What XAP does is really neat: it can hold a subset of data in the data grid (just like a standard cache would), and it can also load data from secondary storage on demand for you with the external data source API. This means you get all the benefits of a side cache, with none of the code; you write your code as if XAP were the system of record even if it’s not.

So do I REALLY hate caches?

If the question is whether I truly dislike caches or not, the answer would have to be a qualified “no.” Caches really are acceptable in a wide range of circumstances. What I don’t like is the use of caches in a way that exposes their weaknesses and flaws to programmers, forcing the programmers to understand the nuances of the tools they use.

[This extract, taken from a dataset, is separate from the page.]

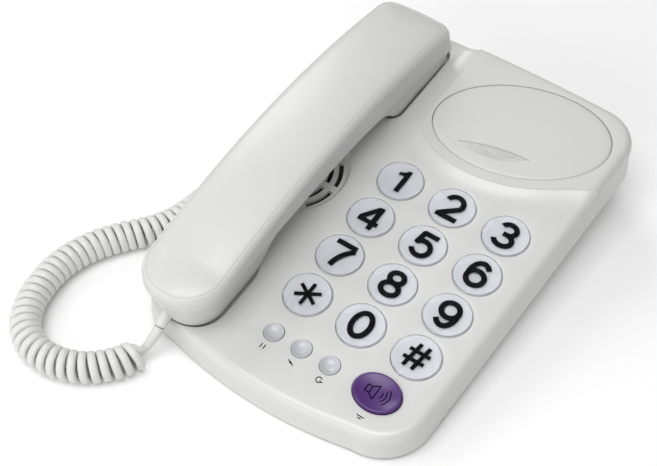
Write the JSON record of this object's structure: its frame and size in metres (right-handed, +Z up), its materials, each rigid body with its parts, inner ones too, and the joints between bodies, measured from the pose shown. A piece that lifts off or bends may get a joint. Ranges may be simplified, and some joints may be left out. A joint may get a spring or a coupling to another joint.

XAP provides features out of the box that protect programmers from having to compensate for the cache. As a result, it provides an ideal environment in which caches are available in multiple ways, configurable by the user to fit specific requirements and service levels.

A final note

You know, I say things like “caches are evil,” because it attracts attention and helps drive discussion in which I can qualify the statement. As I said above, I don’t actually think that – and there are lots of situations in which people have to adapt to local conditions regardless of the “right way” to do things.

Plus, being honest, there’s more than one way to skin a cat, so to speak. My “right way” is very strong, but your “right way” works, too.

And that’s the bottom line, really. Does it work? If yes, regardless of whether the solution is a bloody hack or not, then the solution is right by definition. Pragmatism wins. What I’ve been discussing is a shorter path to a solution that people run into over and over again, when they really shouldn’t. I think it’s the shortest path. (I’ve found no shorter, and I have looked.) It’s not the only path.